Eine starke Gemeinschaft

Meinung · War das der Ruck, den Europa gebraucht hat? Dass sich 27 Staaten eines Kontinents auf gemeinsame Maßnahmen gegen die Rezession und für den Klimaschutz verständigen, ist mehr als beachtlich. Man möchte es historisch nennen. Das schmälert nicht die Kritik an den konkreten Ergebnissen, aber die Einigung allein ist schon ein unüberhörbares Signal

War das der Ruck, den Europa gebraucht hat? Dass sich 27 Staaten eines Kontinents auf gemeinsame Maßnahmen gegen die Rezession und für den Klimaschutz verständigen, ist mehr als beachtlich.

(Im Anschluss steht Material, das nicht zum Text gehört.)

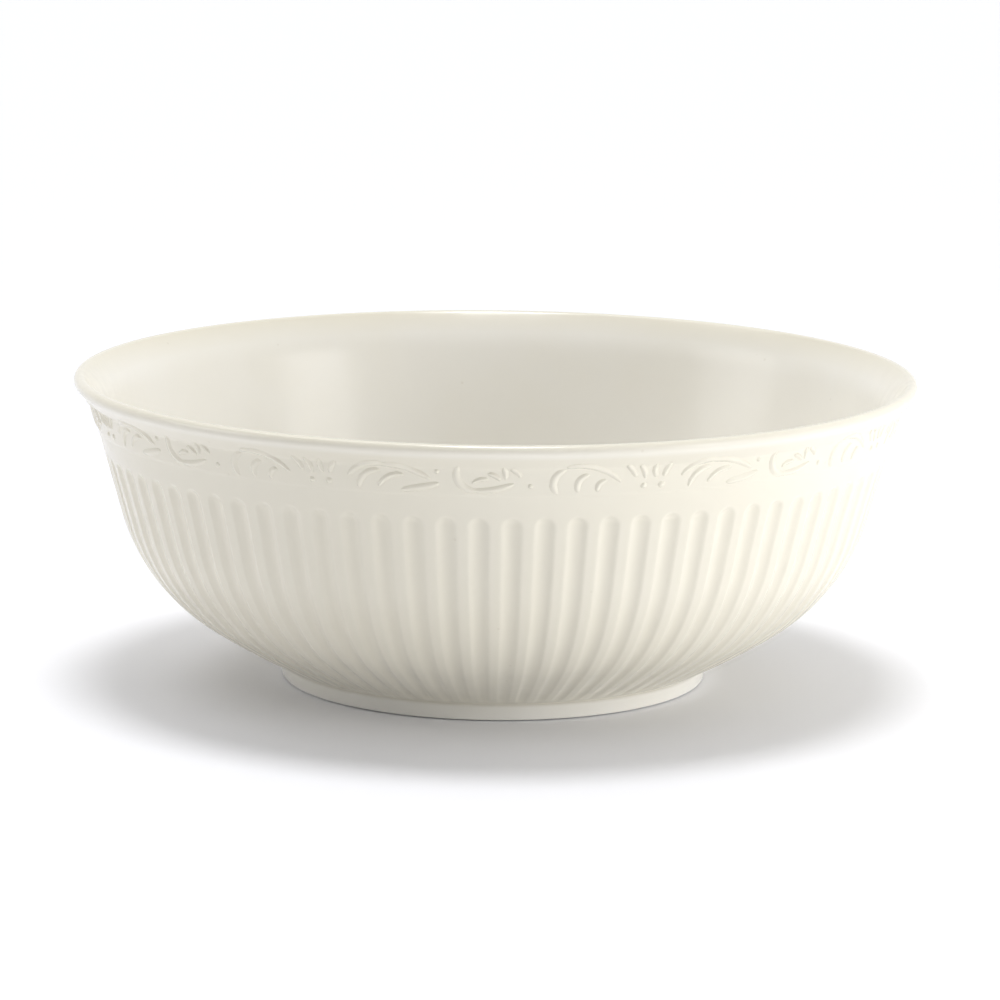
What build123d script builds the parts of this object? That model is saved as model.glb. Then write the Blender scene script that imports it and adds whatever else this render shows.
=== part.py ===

Man möchte es historisch nennen. Das schmälert nicht die Kritik an den konkreten Ergebnissen, aber die Einigung allein ist schon ein unüberhörbares Signal. Keine Rezession zuvor wurde so einhellig, wenn auch mit unterschiedlichen Mitteln bekämpft. Niemals zuvor haben sich die europäischen Staaten so eng auf gemeinsame Vorgaben für Umweltschutz und Wirtschaft verständigt.Ob dieses einstimmige "Ja" aber reicht, bleibt unsicher. Daran ist nicht nur die Undurchschaubarkeit dieser Mixtur aus Zielen mit Zugeständnissen, nationalen und europäischen Maßnahmen, verschlungenen Wegen und hochgerechneten Ergebnissen schuld. Beim Klima-Poker gibt es wie beim Sammelsurium gegen den wirtschaftlichen Abschwung einen faden Nachgeschmack: Haben sich die EU-Oberen am Ende nur darauf geeinigt, dass jeder tun kann, was er will - Hauptsache, es ist möglichst wenig? Der oft zitierte "europäische Mehrwert" ist nicht erkennbar, sieht man von der Glühbirne als Symbol für den Kurswechsel ab. Das Feilschen um Ausnahmen und "Klima-Soli" verdichtet sich nicht zu einem Signal der Entschlossenheit. Irgendwie hatte man sich eine EU, die sich anschickt, die wirtschaftspolitische Führungsrolle in der Welt anzutreten, anders vorgestellt. Und doch ist es genau dieser Weg, den Europa gehen muss. Jeder Versuch, alle auf einheitliche Maßnahmen gegen die Konjunktur einzuschwören, wäre zum Scheitern verurteilt gewesen. Und das nicht, weil Bundesfinanzminister Peer Steinbrück die britischen Steuersenkungen für wirkungslos hält. Womit er übrigens Recht hat. Nein, der eigentliche Grund für diese "Einheit in der Vielfalt" liegt in der Verschiedenheit der Mitgliedstaaten. London muss mit seinem hohen Anteil der Finanzwirtschaft an seiner Wirtschaftsleistung anders reagieren als Deutschland, wo es noch viel industrielle Produktion gibt. Das landwirtschaftlich geprägte Spanien wiederum muss einen Weg gehen, der sich von dem eines Sozialstaates wie Schweden unterscheidet. Dass die Staats- und Regierungschefs - auf den ersten Blick nur aus nationalem Egoismus - darauf verzichtet haben, alles gleichzumachen (ein Vorwurf, den sich die EU oft genug anhören muss), ist in dieser Situation ihre Stärke. Europa geht die Herausforderung gemeinsam, aber individuell an. Das müsste manchen Gegner der Gemeinschaft verstummen lassen.